To mitigate the impact of cognitive biases on corporate fraud, companies need to be aware of these biases and take steps to counteract them. This can include regular training and education for employees on how to recognize and overcome cognitive biases, as well as implementing systems and processes that help to counteract these biases.
For example, companies can implement peer review systems where multiple individuals review and approve financial transactions, rather than relying on a single individual. This can help to counteract the confirmation bias, as multiple individuals will be looking at the same information and can point out any potential red flags.
Another example is implementing an independent fraud detection and investigation team within the company. This team can be responsible for reviewing financial transactions and identifying potential fraud. This can help to counteract the sunk cost fallacy, as the team will not be invested in the project or venture and can provide an objective assessment of its viability.
Corporate fraud is a serious issue that affects companies of all sizes and industries.
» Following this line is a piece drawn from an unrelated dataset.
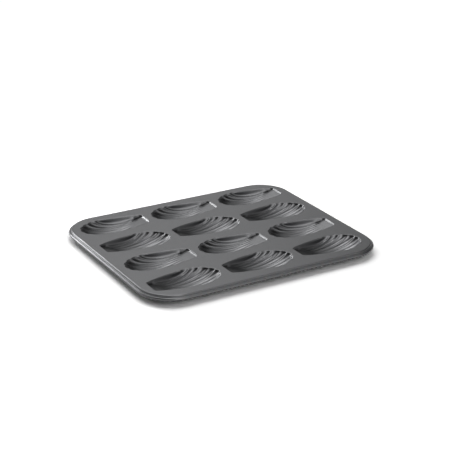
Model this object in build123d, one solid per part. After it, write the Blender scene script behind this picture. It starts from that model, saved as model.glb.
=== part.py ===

A recent study published in the Journal of Financial Economics estimates that only one-third of corporate frauds are detected, with an average of 10% of large publicly traded firms committing securities fraud every year. This highlights the need for better risk management and oversight to address corporate fraud.
Companies can mitigate the risk of fraud by having strong risk management and oversight systems in place, including an effective internal control system and compliance program. They also need to be aware of cognitive biases and take steps to counteract them, such as implementing peer review systems and independent fraud detection and investigation teams.
As a highly experienced expert in this topic, I have consulted for many companies on how to mitigate the risk of fraud and the impact it can have on their business. I strongly recommend that leaders of companies take the necessary steps to address corporate fraud, in order to protect their bottom line and reputation.